17. Modifying and Terminating our Website Services
We reserve the right to modify our Website or to suspend or stop providing all or portions of our Website at any time. You also have the right to stop using our Website at any time. We are not responsible for any loss or harm related to your inability to access or use our Website.
18. Severability
If any provision or part of a provision of these Terms is unlawful, void or unenforceable, that provision or part of the provision is deemed severable from these Terms and does not affect the validity and enforceability of any remaining provisions.
19. Miscellaneous
These Terms constitute the entire agreement between you and Readyly relating to your access to and use of our Website.
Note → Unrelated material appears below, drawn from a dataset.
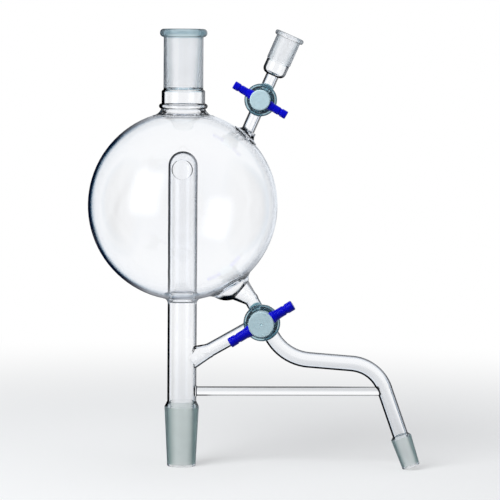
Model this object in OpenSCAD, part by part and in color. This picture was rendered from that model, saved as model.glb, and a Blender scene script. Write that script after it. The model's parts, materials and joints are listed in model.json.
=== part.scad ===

Notwithstanding any other provisions of these Terms, Sections 3, 4, 6, 7 9, 10, 11, 12, 13, 15, 16, 17, 18, and 19. survive any expiration or termination of these Terms. The failure of Readyly to exercise or enforce any right or provision of these Terms will not operate as a waiver of such right or provision. The section titles in these Terms are for convenience only and have no legal or contractual effect. Except as otherwise provided herein, these Terms are intended solely for the benefit of the parties and are not intended to confer third-party beneficiary rights upon any other person or entity. You agree that communications and transactions between us may be conducted electronically. These Terms may not be transferred, assigned or delegated by you, by operation of law or otherwise, without our prior written consent, and any attempted transfer, assignment or delegation without such consent will be void and without effect. We may freely transfer, assign or delegate these Terms or our Website, in whole or in part, without your prior written consent.